GIVEN INSTRUCTION: Write out all of the data exactly as it appears.

SUPPLIED INFORMATION:
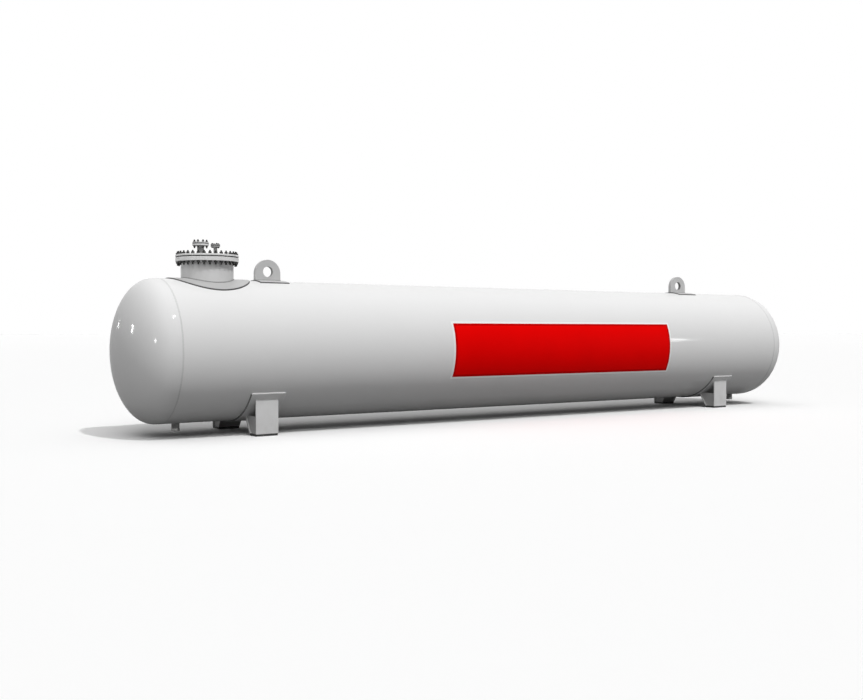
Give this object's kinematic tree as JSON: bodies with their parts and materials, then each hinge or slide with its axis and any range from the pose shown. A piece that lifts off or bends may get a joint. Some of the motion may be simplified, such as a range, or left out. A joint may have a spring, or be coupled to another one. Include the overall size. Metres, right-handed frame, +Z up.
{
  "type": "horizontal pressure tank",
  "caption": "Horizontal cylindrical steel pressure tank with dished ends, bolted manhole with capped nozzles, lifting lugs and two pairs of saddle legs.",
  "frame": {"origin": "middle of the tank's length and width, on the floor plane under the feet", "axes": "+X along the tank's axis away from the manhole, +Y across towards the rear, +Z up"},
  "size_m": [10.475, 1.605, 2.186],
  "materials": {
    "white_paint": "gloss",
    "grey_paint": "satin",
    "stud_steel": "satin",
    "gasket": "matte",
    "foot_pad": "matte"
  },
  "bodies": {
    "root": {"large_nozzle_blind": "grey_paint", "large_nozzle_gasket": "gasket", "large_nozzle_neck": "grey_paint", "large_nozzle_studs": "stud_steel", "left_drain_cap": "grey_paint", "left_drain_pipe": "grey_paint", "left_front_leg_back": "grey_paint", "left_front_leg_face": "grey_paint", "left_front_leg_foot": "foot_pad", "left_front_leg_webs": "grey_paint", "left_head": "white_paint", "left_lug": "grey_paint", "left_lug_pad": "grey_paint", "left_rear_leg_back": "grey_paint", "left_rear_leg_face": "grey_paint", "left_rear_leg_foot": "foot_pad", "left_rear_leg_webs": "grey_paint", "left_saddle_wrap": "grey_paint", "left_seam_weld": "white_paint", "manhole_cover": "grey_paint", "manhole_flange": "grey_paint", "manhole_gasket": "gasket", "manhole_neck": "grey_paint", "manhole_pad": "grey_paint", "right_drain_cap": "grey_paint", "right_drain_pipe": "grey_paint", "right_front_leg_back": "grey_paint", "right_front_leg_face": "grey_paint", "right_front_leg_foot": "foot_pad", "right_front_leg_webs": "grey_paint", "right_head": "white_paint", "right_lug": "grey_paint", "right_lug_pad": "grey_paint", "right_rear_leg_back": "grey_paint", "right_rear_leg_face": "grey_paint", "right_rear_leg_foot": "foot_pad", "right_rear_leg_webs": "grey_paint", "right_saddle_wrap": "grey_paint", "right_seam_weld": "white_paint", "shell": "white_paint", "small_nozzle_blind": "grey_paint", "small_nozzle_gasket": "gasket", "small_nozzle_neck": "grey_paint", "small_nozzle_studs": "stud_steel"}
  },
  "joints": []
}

WORKED SOLUTION:
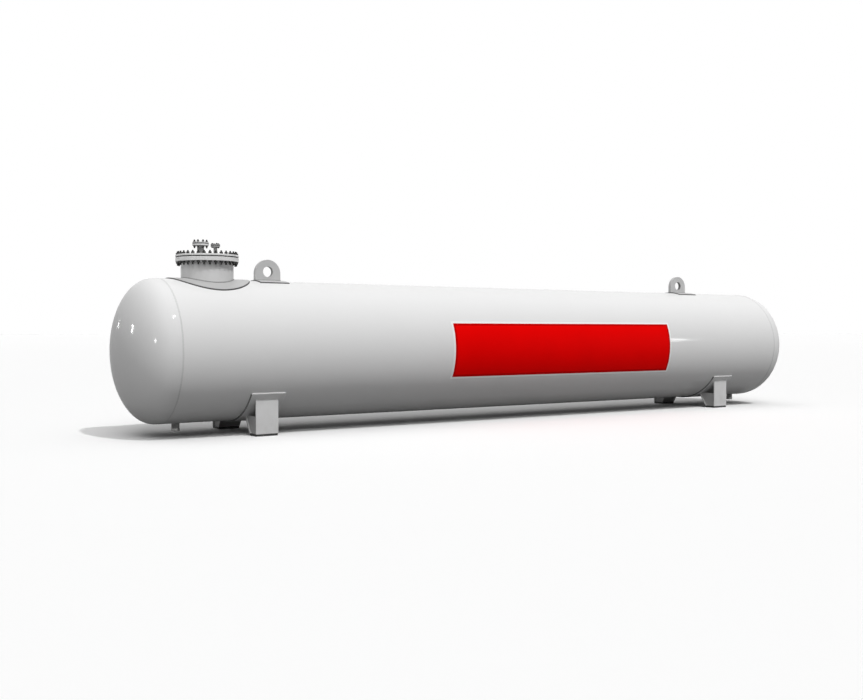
Give this object's kinematic tree as JSON: bodies with their parts and materials, then each hinge or slide with its axis and any range from the pose shown. A piece that lifts off or bends may get a joint. Some of the motion may be simplified, such as a range, or left out. A joint may have a spring, or be coupled to another one. Include the overall size. Metres, right-handed frame, +Z up.
{
  "type": "horizontal pressure tank",
  "caption": "Horizontal cylindrical steel pressure tank with dished ends, bolted manhole with capped nozzles, lifting lugs and two pairs of saddle legs.",
  "frame": {"origin": "middle of the tank's length and width, on the floor plane under the feet", "axes": "+X along the tank's axis away from the manhole, +Y across towards the rear, +Z up"},
  "size_m": [10.475, 1.605, 2.186],
  "materials": {
    "white_paint": "gloss",
    "grey_paint": "satin",
    "stud_steel": "satin",
    "gasket": "matte",
    "foot_pad": "matte"
  },
  "bodies": {
    "root": {"large_nozzle_blind": "grey_paint", "large_nozzle_gasket": "gasket", "large_nozzle_neck": "grey_paint", "large_nozzle_studs": "stud_steel", "left_drain_cap": "grey_paint", "left_drain_pipe": "grey_paint", "left_front_leg_back": "grey_paint", "left_front_leg_face": "grey_paint", "left_front_leg_foot": "foot_pad", "left_front_leg_webs": "grey_paint", "left_head": "white_paint", "left_lug": "grey_paint", "left_lug_pad": "grey_paint", "left_rear_leg_back": "grey_paint", "left_rear_leg_face": "grey_paint", "left_rear_leg_foot": "foot_pad", "left_rear_leg_webs": "grey_paint", "left_saddle_wrap": "grey_paint", "left_seam_weld": "white_paint", "manhole_cover": "grey_paint", "manhole_flange": "grey_paint", "manhole_gasket": "gasket", "manhole_neck": "grey_paint", "manhole_pad": "grey_paint", "right_drain_cap": "grey_paint", "right_drain_pipe": "grey_paint", "right_front_leg_back": "grey_paint", "right_front_leg_face": "grey_paint", "right_front_leg_foot": "foot_pad", "right_front_leg_webs": "grey_paint", "right_head": "white_paint", "right_lug": "grey_paint", "right_lug_pad": "grey_paint", "right_rear_leg_back": "grey_paint", "right_rear_leg_face": "grey_paint", "right_rear_leg_foot": "foot_pad", "right_rear_leg_webs": "grey_paint", "right_saddle_wrap": "grey_paint", "right_seam_weld": "white_paint", "shell": "white_paint", "small_nozzle_blind": "grey_paint", "small_nozzle_gasket": "gasket", "small_nozzle_neck": "grey_paint", "small_nozzle_studs": "stud_steel"}
  },
  "joints": []
}